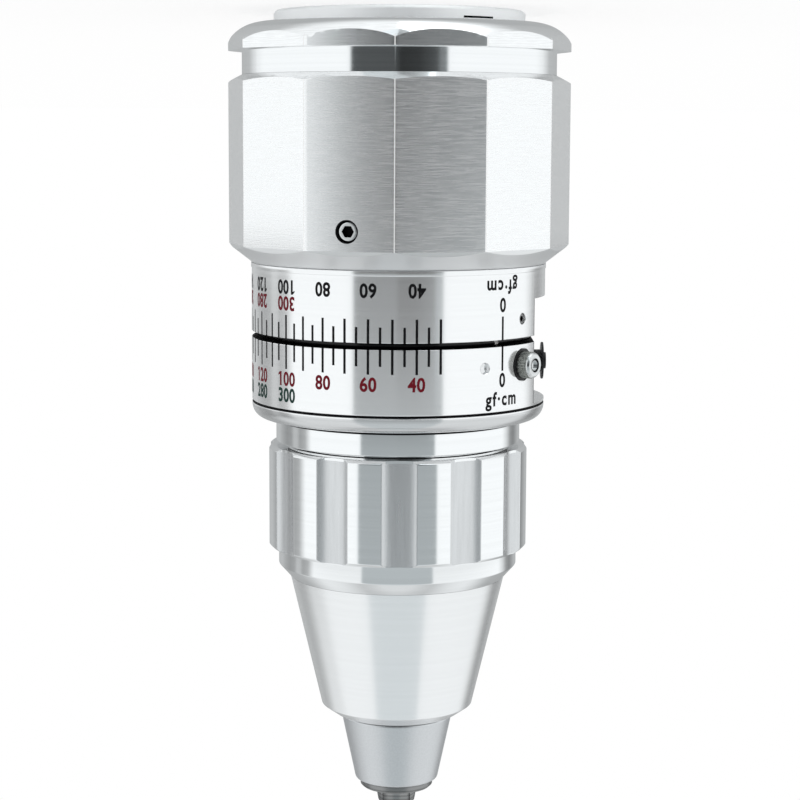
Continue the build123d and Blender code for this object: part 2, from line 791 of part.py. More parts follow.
def make_chuck_cone():
    """The cone sleeve: its spigot carries the fluted ring, and its bore holds the split nut."""
    rear = ring_base + ring_lip_length + fixed_gap
    bore = body_radius + running_gap
    nut_top = nut_base + nut_width
    journal = body_collar_radius + running_gap
    journal_top = nut_top + 2 * end_play + body_collar_length
    front = nose_base_radius + nose_running_gap
    spigot = cone_spigot_radius - fixed_gap
    return turned([
        (bore, rear), (spigot, rear), (spigot, cone_base), (cone_base_radius, cone_base),
        (cone_tip_radius, cone_top), (cone_edge_radius, cone_end), (front, cone_end),
        (front, journal_top), (journal, journal_top), (journal, nut_top),
        (nut_radius, nut_top), (nut_radius, nut_base), (bore, nut_base),
    ])


def make_jaw_nut():
    """The split nut in the cone that drives the jaws: two half rings with a taper bore."""
    top = nut_base + nut_width
    rear_bore = jaw_axis_radius(nut_base) + jaw_half_width() + running_gap
    front_bore = jaw_axis_radius(top) + jaw_half_width() + running_gap
    ring = turned([
        (rear_bore, nut_base), (nut_radius - fixed_gap, nut_base), (nut_radius - fixed_gap, top),
        (front_bore, top),
    ])
    split = Pos(0, 0, nut_base - overrun) * Box(
        3 * nut_radius, nut_split, nut_width + 2 * overrun, align=(Align.CENTER, Align.CENTER, Align.MIN))
    return ring - split


def make_jaw(index):
    """A jaw: a slanted pin cut to a third of a circle at its tip, with a hollow gripping edge."""
    pin = slanted_bar(jaw_radius, jaw_length, overrun)
    reach = 4 * body_radius
    apex = jaw_side_gap / 2 / math.sin(math.radians(180 / jaw_count))
    half = math.radians(180 / jaw_count)
    third = make_face(Polyline(
        (apex, 0), (apex + reach * math.cos(half), reach * math.sin(half)),
        (apex + reach * math.cos(half), -reach * math.sin(half)), close=True))
    room = Pos(0, 0, jaw_end - 2 * jaw_length) * extrude(third, 2 * jaw_length)
    outer_tip = jaw_tip_offset + jaw_half_width()
    bevel = turned([
        (0, jaw_end - 2 * jaw_length), (reach, jaw_end - 2 * jaw_length), (reach, jaw_end - reach),
        (outer_tip - jaw_tip_bevel, jaw_end), (0, jaw_end),
    ])
    hollow = upright(jaw_grip_radius, jaw_end - jaw_length, jaw_end + overrun)
    jaw = (pin & room & bevel) - hollow
    return Rot(0, 0, jaw_angle(index)) * jaw


def main():
    """Makes every piece and writes it to its own file."""
    lower = (lower_bearing_bore, lower_bearing_radius, lower_bearing_base)
    upper = (upper_bearing_bore, upper_bearing_radius, upper_bearing_base)
    pieces = {
        "end_disc": make_end_disc(),
        "end_cap": make_end_cap(),
        "grip": make_grip(),
        "grip_set_screws": make_grip_set_screws(),
        "handle_drum": make_handle_drum(),
        "marker_ring": make_marker_ring(),
        "marker_brake_screw": make_marker_brake_screw(),
        "lower_bearing_outer_ring": bearing_outer_ring(*lower),
        "lower_bearing_inner_ring": bearing_inner_ring(*lower),
        "lower_bearing_balls": bearing_balls(*lower, lower_ball_count),
        "lower_bearing_cage": bearing_cage(*lower, lower_ball_count),
        "upper_bearing_outer_ring": bearing_outer_ring(*upper),
        "upper_bearing_inner_ring": bearing_inner_ring(*upper),
        "upper_bearing_balls": bearing_balls(*upper, upper_ball_count),
        "upper_bearing_cage": bearing_cage(*upper, upper_ball_count),
        "bearing_clip": make_bearing_clip(),
        "spindle_clip": make_spindle_clip(),
        "spindle": make_spindle(),
        "spring_hub": make_spring_hub(),
        "spring_hub_pin": make_hub_pin(),
        "spring_post": make_spring_post(),
        "main_spring": make_main_spring(),
        "drum_hub": make_drum_hub(),
        "chuck_drum": make_chuck_drum(),
        "drum_cap_screw": make_cap_screw(),
        "cap_screw_washer": make_cap_screw_washer(),
        "drum_flat_screw": make_flat_screw(),
        "chuck_flange": make_chuck_flange(),
        "chuck_body": make_chuck_body(),
        "nose_cone": make_nose_cone(),
        "chuck_ring": make_chuck_ring(),
        "chuck_cone": make_chuck_cone(),
        "jaw_nut": make_jaw_nut(),
    }
    for index in range(jaw_count):
        pieces[f"jaw_{index + 1}"] = make_jaw(index)
    os.makedirs("parts", exist_ok=True)
    for name, piece in pieces.items():
        export_step(piece, f"parts/{name}.step")
        print(name, round(piece.volume, 1))


main()
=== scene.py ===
# %% [markdown]
# # A handheld torque gauge in polished aluminium
#
# The object is a gauge that is held in one hand while its small chuck turns a screw or a shaft.
# Almost all of it was turned on a lathe, so this lesson is about three things: turned bodies with
# fine edges, metal that shows its tool marks, and printed scales that wrap round a drum.
# The solids of the construction come first, as a fixed frame that every piece is fitted to.

import json
import math

import bmesh
import bpy
from mathutils import Matrix, Vector

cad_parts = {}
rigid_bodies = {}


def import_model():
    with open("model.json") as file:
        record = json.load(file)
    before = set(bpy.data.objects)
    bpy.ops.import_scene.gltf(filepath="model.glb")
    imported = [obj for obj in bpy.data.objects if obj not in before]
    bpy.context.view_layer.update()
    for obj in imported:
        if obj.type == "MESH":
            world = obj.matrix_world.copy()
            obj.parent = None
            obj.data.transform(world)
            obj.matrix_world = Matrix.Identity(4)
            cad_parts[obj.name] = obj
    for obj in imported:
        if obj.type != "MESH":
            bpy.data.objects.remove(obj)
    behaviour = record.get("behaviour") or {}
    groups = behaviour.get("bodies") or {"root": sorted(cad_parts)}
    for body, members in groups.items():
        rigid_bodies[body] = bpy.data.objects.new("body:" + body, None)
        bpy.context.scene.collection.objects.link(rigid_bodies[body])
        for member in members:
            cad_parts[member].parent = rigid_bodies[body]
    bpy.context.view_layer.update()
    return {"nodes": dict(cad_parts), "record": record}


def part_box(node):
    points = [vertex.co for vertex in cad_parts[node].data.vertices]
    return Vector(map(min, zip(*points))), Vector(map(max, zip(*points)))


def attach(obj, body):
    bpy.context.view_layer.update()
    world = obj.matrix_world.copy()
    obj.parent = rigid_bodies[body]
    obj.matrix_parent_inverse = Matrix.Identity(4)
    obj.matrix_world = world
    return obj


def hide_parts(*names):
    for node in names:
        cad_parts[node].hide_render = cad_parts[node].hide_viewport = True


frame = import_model()
nodes = frame["nodes"]

# %% [markdown]
# The solids are in metres, but a gauge is drawn in millimetres. Everything below is worked out in
# millimetres and turned into metres once, where a mesh is made. Levels and radii that the frame
# already has are read from it, so a piece can't drift away from the solid that it stands for.

# %% Read sizes from the frame
MM = 0.001
FULL_TURN = 360.0


def levels(node):
    """The lowest and highest level of a node on the gauge's axis, in millimetres."""
    low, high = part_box(node)
    return low.z / MM, high.z / MM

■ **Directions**
The line with "for name, piece" marks the start and the line with "imported = [obj" marks the end; transcribe every line in that stretch, unchanged.

■ **Result of the exercise**
    for name, piece in pieces.items():
        export_step(piece, f"parts/{name}.step")
        print(name, round(piece.volume, 1))


main()
=== scene.py ===
# %% [markdown]
# # A handheld torque gauge in polished aluminium
#
# The object is a gauge that is held in one hand while its small chuck turns a screw or a shaft.
# Almost all of it was turned on a lathe, so this lesson is about three things: turned bodies with
# fine edges, metal that shows its tool marks, and printed scales that wrap round a drum.
# The solids of the construction come first, as a fixed frame that every piece is fitted to.

import json
import math

import bmesh
import bpy
from mathutils import Matrix, Vector

cad_parts = {}
rigid_bodies = {}


def import_model():
    with open("model.json") as file:
        record = json.load(file)
    before = set(bpy.data.objects)
    bpy.ops.import_scene.gltf(filepath="model.glb")
    imported = [obj for obj in bpy.data.objects if obj not in before]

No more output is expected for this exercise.